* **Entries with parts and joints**
::::::::::

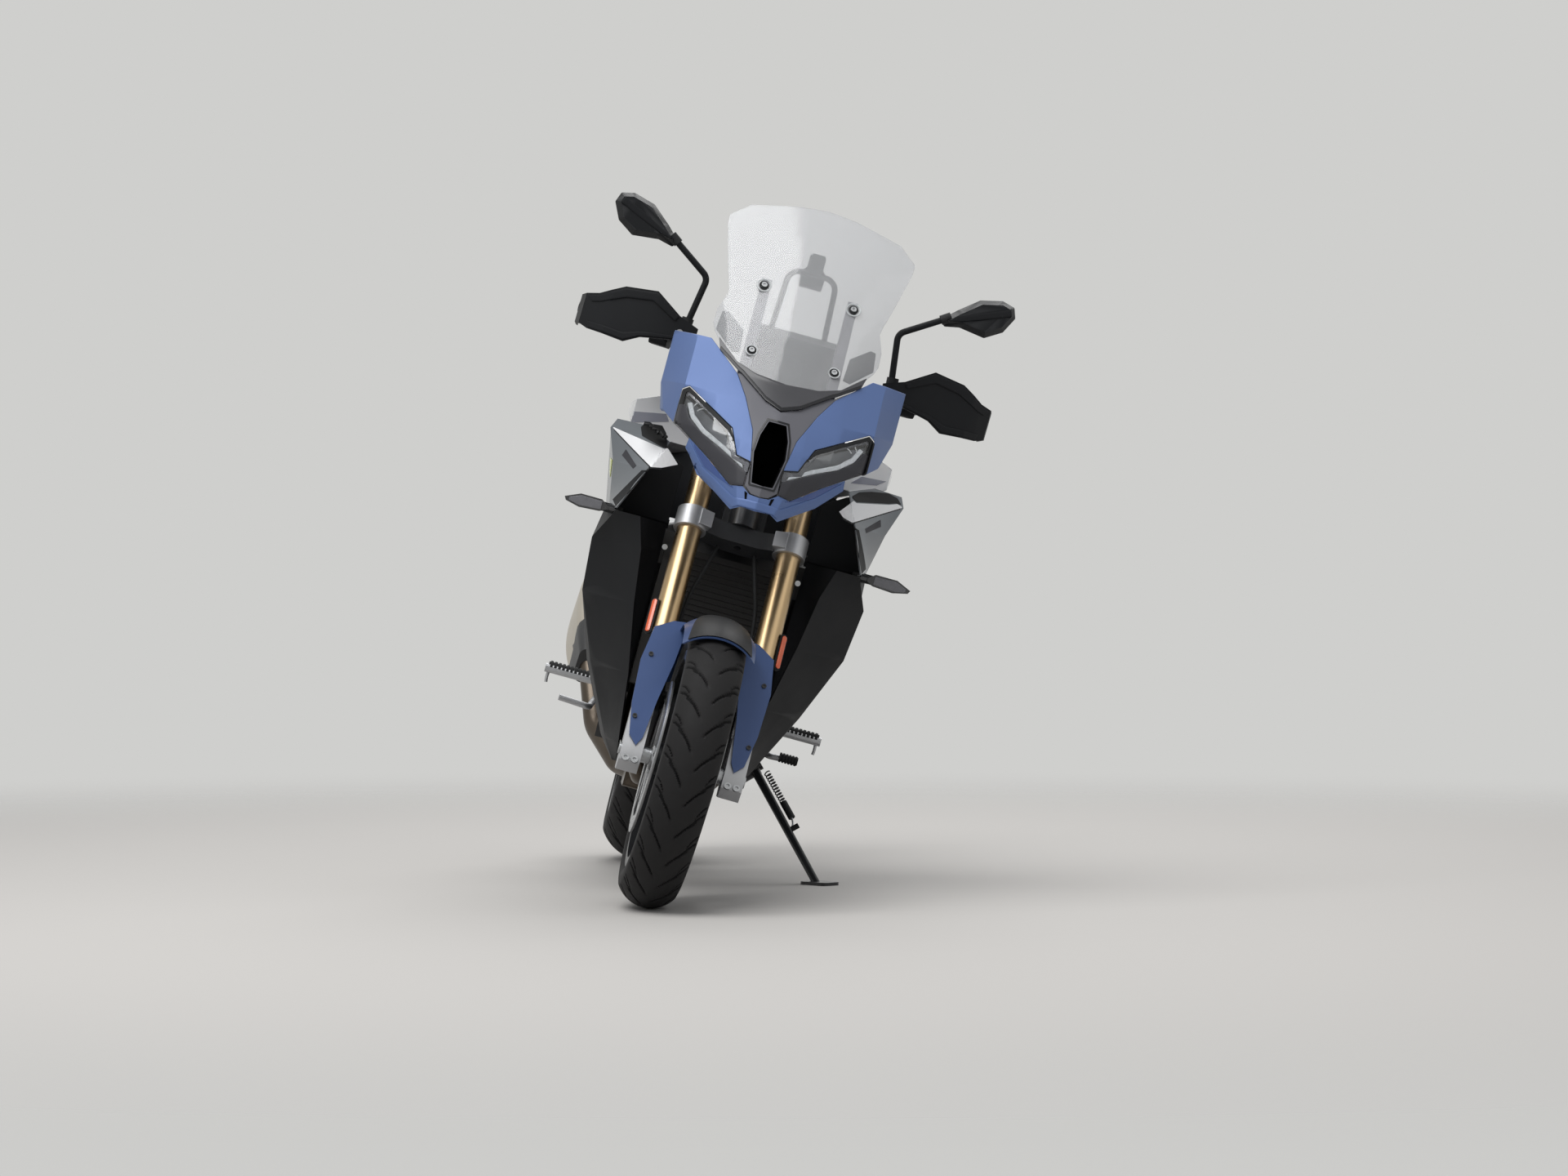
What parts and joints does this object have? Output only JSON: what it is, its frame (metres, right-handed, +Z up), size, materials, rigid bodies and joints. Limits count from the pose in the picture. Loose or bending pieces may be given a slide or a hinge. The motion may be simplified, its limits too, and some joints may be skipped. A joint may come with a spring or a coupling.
{
  "type": "sport touring motorcycle",
  "caption": "Sport touring motorcycle with half fairing, tall screen, hand guards and chain drive, leaning on its side stand.",
  "frame": {"origin": "on the ground, under the middle of the whole machine's bounding box as it stands parked", "axes": "+Z up, -Y the way the machine faces, +X to the rider's left; the machine leans towards +X on its side stand"},
  "size_m": [1.0124, 2.1424, 1.4951],
  "materials": {
    "tyre": "matte",
    "black_wheel": "satin",
    "disc": "brushed",
    "gold_tube": "anodised",
    "silver_casting": "satin",
    "black_casting": "satin",
    "steel": "satin",
    "rubber": "matte",
    "black_plastic": "matte",
    "blue_panel": "metallic satin",
    "white_panel": "gloss",
    "clear_screen": "clear",
    "lamp_lens": "clear",
    "red_lens": "tinted",
    "black_frame": "satin",
    "exhaust_steel": "satin",
    "champagne_cover": "satin",
    "seat_cover": "matte",
    "black_stand": "satin"
  },
  "bodies": {
    "chassis": {"main_frame": "black_frame", "engine": "black_casting", "swingarm": "black_frame", "rear_axle": "steel", "rear_caliper": "black_casting", "shock": "steel", "chain": "steel", "radiator": "black_casting", "exhaust_headers": "exhaust_steel", "silencer": "champagne_cover", "front_cowl": "blue_panel", "beak": "blue_panel", "nose_panel": "black_plastic", "headlights": "lamp_lens", "headlight_lenses": "lamp_lens", "front_carrier": "black_frame", "windscreen": "clear_screen", "dash": "black_plastic", "side_fairings": "white_panel", "inner_panels": "black_plastic", "lower_panels": "black_plastic", "tank_cover": "white_panel", "seats": "seat_cover", "subframe": "black_frame", "tail_fairing": "white_panel", "luggage_rack": "black_frame", "tail_lamp": "red_lens", "plate_carrier": "black_plastic", "turn_signals": "black_plastic", "rear_mudguard": "black_plastic", "foot_controls": "black_casting"},
    "steering": {"fork_tubes": "gold_tube", "fork_feet": "silver_casting", "front_axle": "steel", "front_calipers": "black_casting", "fork_clamps": "silver_casting", "clamp_collars": "silver_casting", "handlebar": "black_frame", "grips": "rubber", "switchgear": "black_plastic", "handguards": "black_plastic", "mirrors": "black_plastic", "front_fender": "blue_panel"},
    "front_wheel": {"front_tyre": "tyre", "front_rim": "black_wheel", "front_discs": "disc"},
    "rear_wheel": {"rear_tyre": "tyre", "rear_rim": "black_wheel", "rear_disc": "disc", "rear_sprocket": "steel"},
    "side_stand": {"side_stand": "black_stand"}
  },
  "joints": [
    {"name": "steering", "type": "hinge", "parent": "chassis", "child": "steering", "pos_m": [-0.02842, -0.40426, 0.98233], "axis": [0.2397, 0.4295, 0.8707], "range_deg": [-33.5, 30.5]},
    {"name": "front_wheel_spin", "type": "hinge", "parent": "steering", "child": "front_wheel", "pos_m": [-0.21808, -0.77128, 0.29102], "axis": [0.9608, 0.0239, -0.2763], "continuous": true},
    {"name": "rear_wheel_spin", "type": "hinge", "parent": "chassis", "child": "rear_wheel", "pos_m": [-0.21323, 0.75069, 0.31269], "axis": [0.9641, 0.0003, -0.2656], "continuous": true},
    {"name": "side_stand_fold", "type": "hinge", "parent": "chassis", "child": "side_stand", "pos_m": [-0.03723, 0.04976, 0.25045], "axis": [0.8701, -0.0437, 0.491], "range_deg": [0, 113.77]}
  ]
}
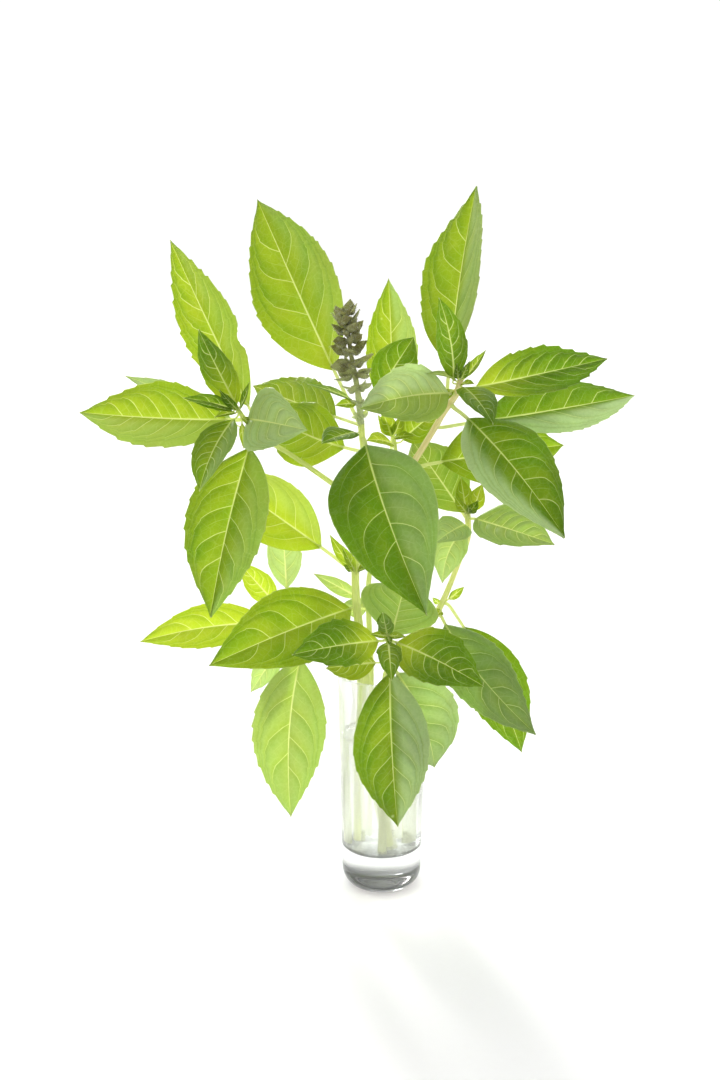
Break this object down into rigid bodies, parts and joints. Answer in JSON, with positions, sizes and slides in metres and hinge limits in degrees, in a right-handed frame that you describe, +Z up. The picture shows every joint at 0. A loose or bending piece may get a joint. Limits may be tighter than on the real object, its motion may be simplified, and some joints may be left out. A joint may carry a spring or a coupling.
{
  "type": "basil sprigs in a glass",
  "caption": "Cut basil sprigs, one in flower, standing in a slim thick-based glass of water, with separate stems, leaves, flower spike, glass and water.",
  "frame": {"origin": "centre of the glass's flat underside, on the surface it stands on", "axes": "+Z up along the glass's axis; +X to the right and +Y to the back, seen from the side where the flower spike leans forward"},
  "size_m": [0.239, 0.136, 0.31],
  "materials": {
    "glass": "clear, polished",
    "water": "clear, still water",
    "stem": "pale green, satin, finely haired",
    "leaf": "green, satin, veined, lets light through",
    "flower": "dull olive brown, haired"
  },
  "bodies": {
    "root": {"glass": "glass", "water": "water", "back_stem": "stem", "centre_stem": "stem", "front_stem": "stem", "left_branch": "stem", "main_stem": "stem", "right_branch": "stem", "right_stem": "stem", "back_leaf_1": "leaf", "back_leaf_2": "leaf", "back_leaf_3": "leaf", "back_leaf_4": "leaf", "back_leaf_5": "leaf", "centre_leaf_1": "leaf", "centre_leaf_2": "leaf", "centre_leaf_3": "leaf", "centre_leaf_4": "leaf", "centre_leaf_5": "leaf", "crown_leaf_1": "leaf", "crown_leaf_2": "leaf", "crown_leaf_3": "leaf", "crown_leaf_4": "leaf", "crown_leaf_5": "leaf", "crown_leaf_6": "leaf", "crown_leaf_7": "leaf", "front_leaf_1": "leaf", "front_leaf_2": "leaf", "front_leaf_3": "leaf", "front_leaf_4": "leaf", "front_leaf_5": "leaf", "front_leaf_6": "leaf", "front_leaf_7": "leaf", "front_leaf_8": "leaf", "left_leaf_1": "leaf", "left_leaf_2": "leaf", "left_leaf_3": "leaf", "left_leaf_4": "leaf", "left_leaf_5": "leaf", "left_leaf_6": "leaf", "left_leaf_7": "leaf", "left_leaf_8": "leaf", "low_right_leaf_1": "leaf", "low_right_leaf_2": "leaf", "low_right_leaf_3": "leaf", "low_right_leaf_4": "leaf", "low_right_leaf_5": "leaf", "low_right_leaf_6": "leaf", "low_right_leaf_7": "leaf", "low_right_leaf_8": "leaf", "right_leaf_1": "leaf", "right_leaf_2": "leaf", "right_leaf_3": "leaf", "right_leaf_4": "leaf", "right_leaf_5": "leaf", "right_leaf_6": "leaf", "right_leaf_7": "leaf", "right_leaf_8": "leaf", "flower_spike": "flower"}
  },
  "joints": []
}
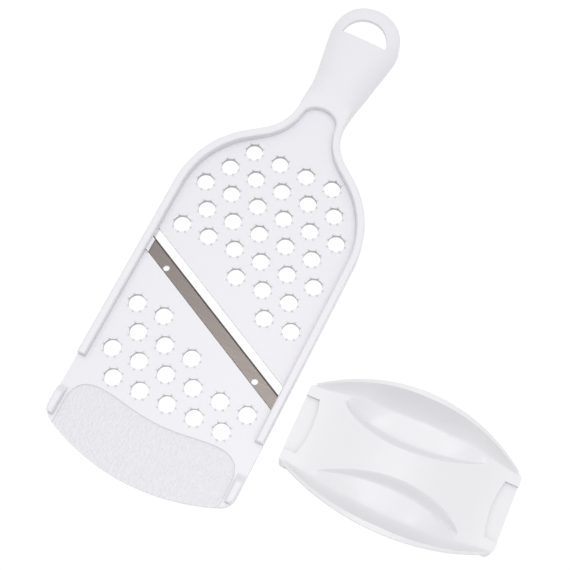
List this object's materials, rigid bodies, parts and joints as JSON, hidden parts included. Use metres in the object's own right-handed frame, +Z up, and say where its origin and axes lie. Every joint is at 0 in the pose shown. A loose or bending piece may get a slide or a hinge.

::::::::::

Copy the records above exactly as they appear.

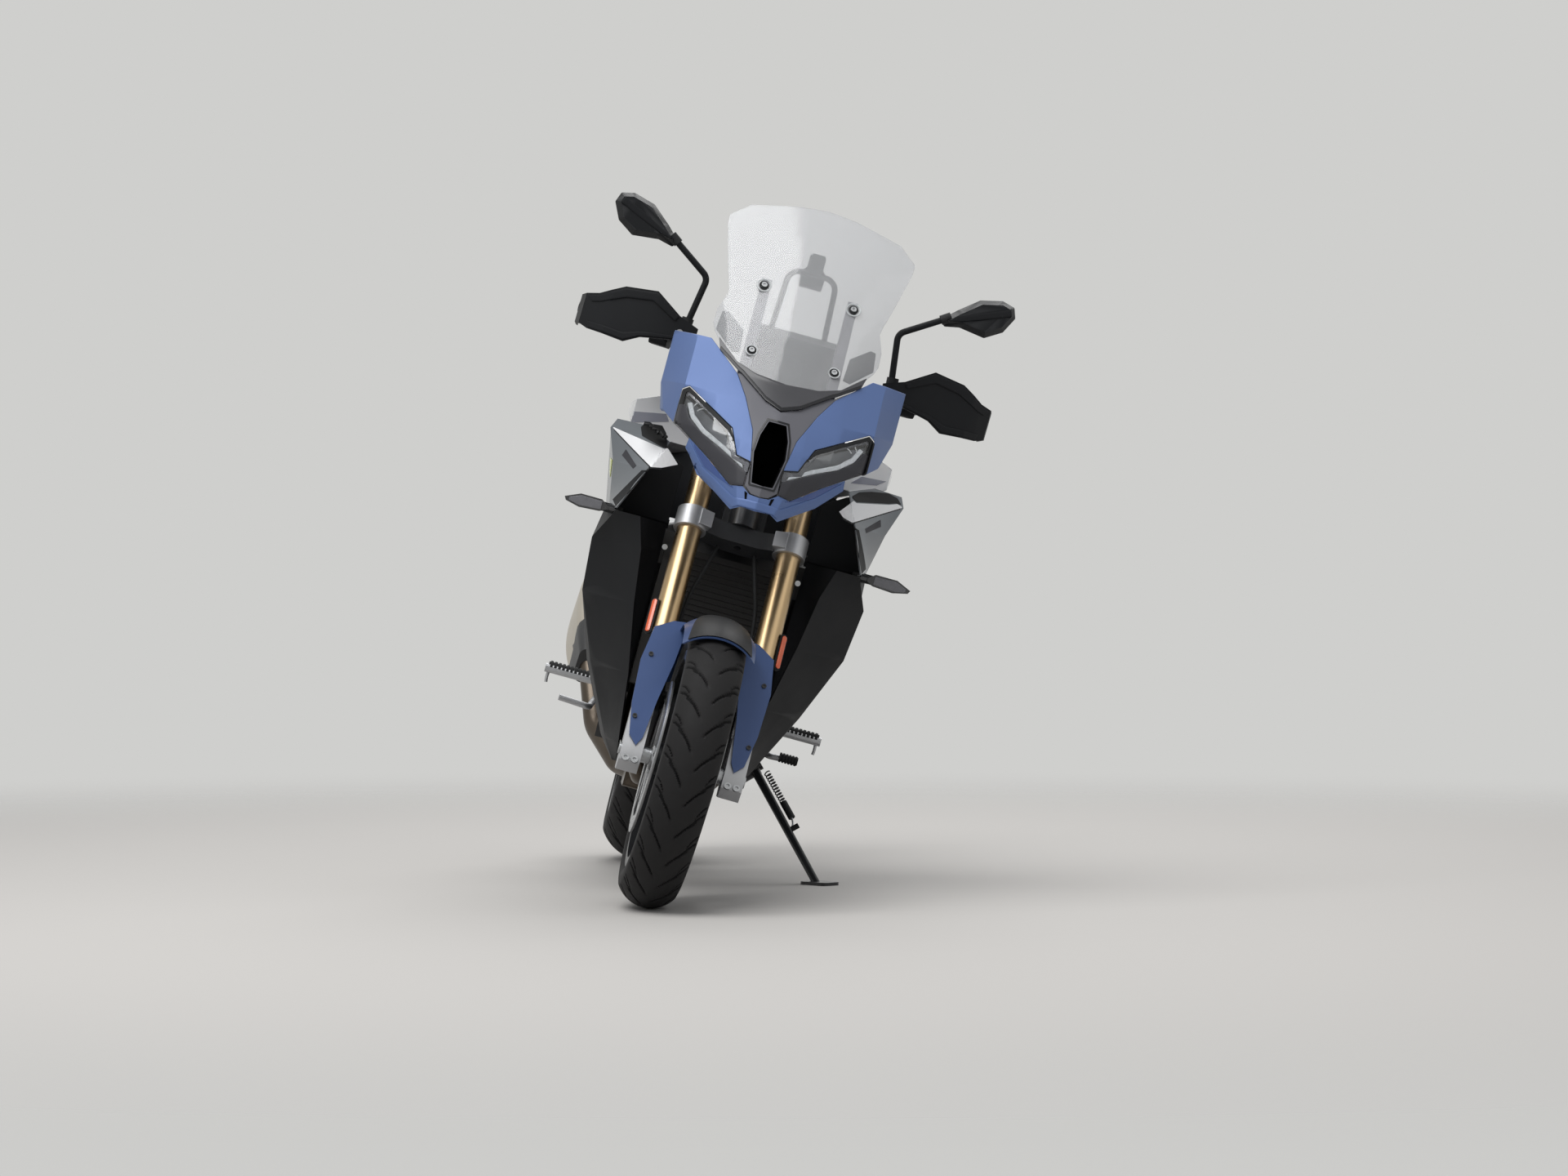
What parts and joints does this object have? Output only JSON: what it is, its frame (metres, right-handed, +Z up), size, materials, rigid bodies and joints. Limits count from the pose in the picture. Loose or bending pieces may be given a slide or a hinge. The motion may be simplified, its limits too, and some joints may be skipped. A joint may come with a spring or a coupling.
{
  "type": "sport touring motorcycle",
  "caption": "Sport touring motorcycle with half fairing, tall screen, hand guards and chain drive, leaning on its side stand.",
  "frame": {"origin": "on the ground, under the middle of the whole machine's bounding box as it stands parked", "axes": "+Z up, -Y the way the machine faces, +X to the rider's left; the machine leans towards +X on its side stand"},
  "size_m": [1.0124, 2.1424, 1.4951],
  "materials": {
    "tyre": "matte",
    "black_wheel": "satin",
    "disc": "brushed",
    "gold_tube": "anodised",
    "silver_casting": "satin",
    "black_casting": "satin",
    "steel": "satin",
    "rubber": "matte",
    "black_plastic": "matte",
    "blue_panel": "metallic satin",
    "white_panel": "gloss",
    "clear_screen": "clear",
    "lamp_lens": "clear",
    "red_lens": "tinted",
    "black_frame": "satin",
    "exhaust_steel": "satin",
    "champagne_cover": "satin",
    "seat_cover": "matte",
    "black_stand": "satin"
  },
  "bodies": {
    "chassis": {"main_frame": "black_frame", "engine": "black_casting", "swingarm": "black_frame", "rear_axle": "steel", "rear_caliper": "black_casting", "shock": "steel", "chain": "steel", "radiator": "black_casting", "exhaust_headers": "exhaust_steel", "silencer": "champagne_cover", "front_cowl": "blue_panel", "beak": "blue_panel", "nose_panel": "black_plastic", "headlights": "lamp_lens", "headlight_lenses": "lamp_lens", "front_carrier": "black_frame", "windscreen": "clear_screen", "dash": "black_plastic", "side_fairings": "white_panel", "inner_panels": "black_plastic", "lower_panels": "black_plastic", "tank_cover": "white_panel", "seats": "seat_cover", "subframe": "black_frame", "tail_fairing": "white_panel", "luggage_rack": "black_frame", "tail_lamp": "red_lens", "plate_carrier": "black_plastic", "turn_signals": "black_plastic", "rear_mudguard": "black_plastic", "foot_controls": "black_casting"},
    "steering": {"fork_tubes": "gold_tube", "fork_feet": "silver_casting", "front_axle": "steel", "front_calipers": "black_casting", "fork_clamps": "silver_casting", "clamp_collars": "silver_casting", "handlebar": "black_frame", "grips": "rubber", "switchgear": "black_plastic", "handguards": "black_plastic", "mirrors": "black_plastic", "front_fender": "blue_panel"},
    "front_wheel": {"front_tyre": "tyre", "front_rim": "black_wheel", "front_discs": "disc"},
    "rear_wheel": {"rear_tyre": "tyre", "rear_rim": "black_wheel", "rear_disc": "disc", "rear_sprocket": "steel"},
    "side_stand": {"side_stand": "black_stand"}
  },
  "joints": [
    {"name": "steering", "type": "hinge", "parent": "chassis", "child": "steering", "pos_m": [-0.02842, -0.40426, 0.98233], "axis": [0.2397, 0.4295, 0.8707], "range_deg": [-33.5, 30.5]},
    {"name": "front_wheel_spin", "type": "hinge", "parent": "steering", "child": "front_wheel", "pos_m": [-0.21808, -0.77128, 0.29102], "axis": [0.9608, 0.0239, -0.2763], "continuous": true},
    {"name": "rear_wheel_spin", "type": "hinge", "parent": "chassis", "child": "rear_wheel", "pos_m": [-0.21323, 0.75069, 0.31269], "axis": [0.9641, 0.0003, -0.2656], "continuous": true},
    {"name": "side_stand_fold", "type": "hinge", "parent": "chassis", "child": "side_stand", "pos_m": [-0.03723, 0.04976, 0.25045], "axis": [0.8701, -0.0437, 0.491], "range_deg": [0, 113.77]}
  ]
}
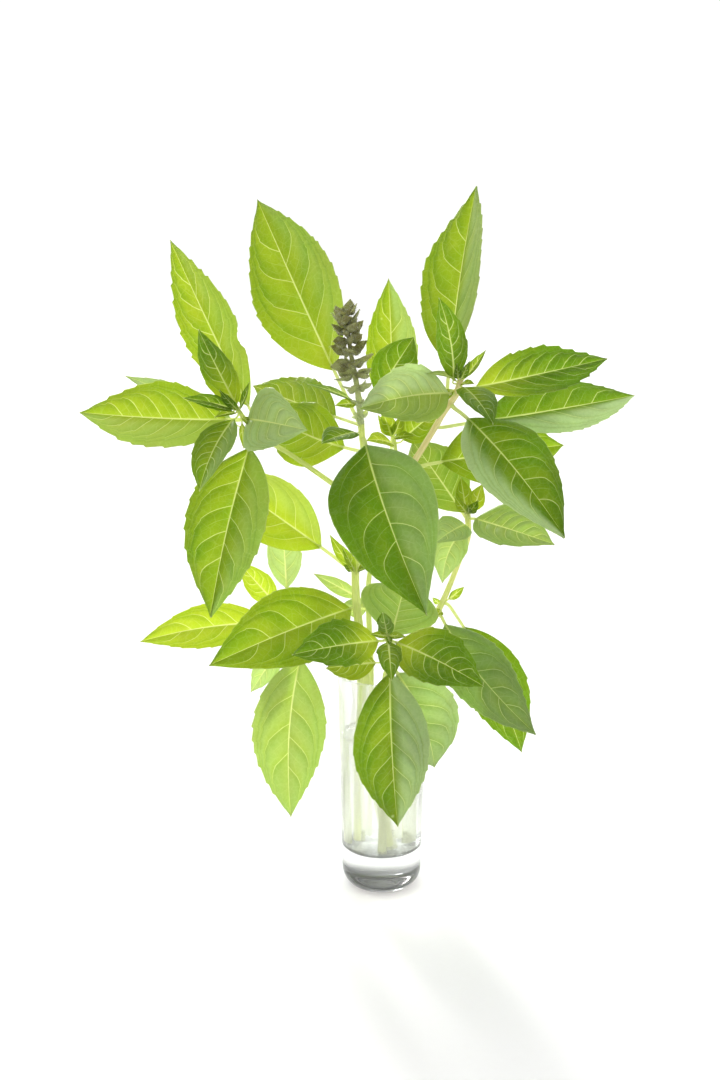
Break this object down into rigid bodies, parts and joints. Answer in JSON, with positions, sizes and slides in metres and hinge limits in degrees, in a right-handed frame that you describe, +Z up. The picture shows every joint at 0. A loose or bending piece may get a joint. Limits may be tighter than on the real object, its motion may be simplified, and some joints may be left out. A joint may carry a spring or a coupling.
{
  "type": "basil sprigs in a glass",
  "caption": "Cut basil sprigs, one in flower, standing in a slim thick-based glass of water, with separate stems, leaves, flower spike, glass and water.",
  "frame": {"origin": "centre of the glass's flat underside, on the surface it stands on", "axes": "+Z up along the glass's axis; +X to the right and +Y to the back, seen from the side where the flower spike leans forward"},
  "size_m": [0.239, 0.136, 0.31],
  "materials": {
    "glass": "clear, polished",
    "water": "clear, still water",
    "stem": "pale green, satin, finely haired",
    "leaf": "green, satin, veined, lets light through",
    "flower": "dull olive brown, haired"
  },
  "bodies": {
    "root": {"glass": "glass", "water": "water", "back_stem": "stem", "centre_stem": "stem", "front_stem": "stem", "left_branch": "stem", "main_stem": "stem", "right_branch": "stem", "right_stem": "stem", "back_leaf_1": "leaf", "back_leaf_2": "leaf", "back_leaf_3": "leaf", "back_leaf_4": "leaf", "back_leaf_5": "leaf", "centre_leaf_1": "leaf", "centre_leaf_2": "leaf", "centre_leaf_3": "leaf", "centre_leaf_4": "leaf", "centre_leaf_5": "leaf", "crown_leaf_1": "leaf", "crown_leaf_2": "leaf", "crown_leaf_3": "leaf", "crown_leaf_4": "leaf", "crown_leaf_5": "leaf", "crown_leaf_6": "leaf", "crown_leaf_7": "leaf", "front_leaf_1": "leaf", "front_leaf_2": "leaf", "front_leaf_3": "leaf", "front_leaf_4": "leaf", "front_leaf_5": "leaf", "front_leaf_6": "leaf", "front_leaf_7": "leaf", "front_leaf_8": "leaf", "left_leaf_1": "leaf", "left_leaf_2": "leaf", "left_leaf_3": "leaf", "left_leaf_4": "leaf", "left_leaf_5": "leaf", "left_leaf_6": "leaf", "left_leaf_7": "leaf", "left_leaf_8": "leaf", "low_right_leaf_1": "leaf", "low_right_leaf_2": "leaf", "low_right_leaf_3": "leaf", "low_right_leaf_4": "leaf", "low_right_leaf_5": "leaf", "low_right_leaf_6": "leaf", "low_right_leaf_7": "leaf", "low_right_leaf_8": "leaf", "right_leaf_1": "leaf", "right_leaf_2": "leaf", "right_leaf_3": "leaf", "right_leaf_4": "leaf", "right_leaf_5": "leaf", "right_leaf_6": "leaf", "right_leaf_7": "leaf", "right_leaf_8": "leaf", "flower_spike": "flower"}
  },
  "joints": []
}
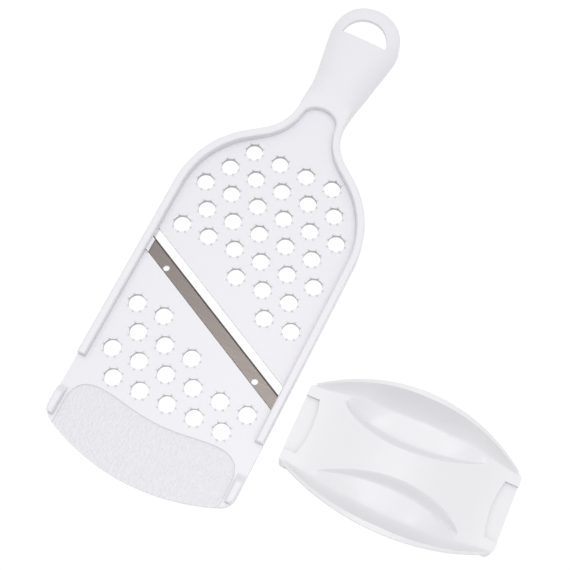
List this object's materials, rigid bodies, parts and joints as JSON, hidden parts included. Use metres in the object's own right-handed frame, +Z up, and say where its origin and axes lie. Every joint is at 0 in the pose shown. A loose or bending piece may get a slide or a hinge.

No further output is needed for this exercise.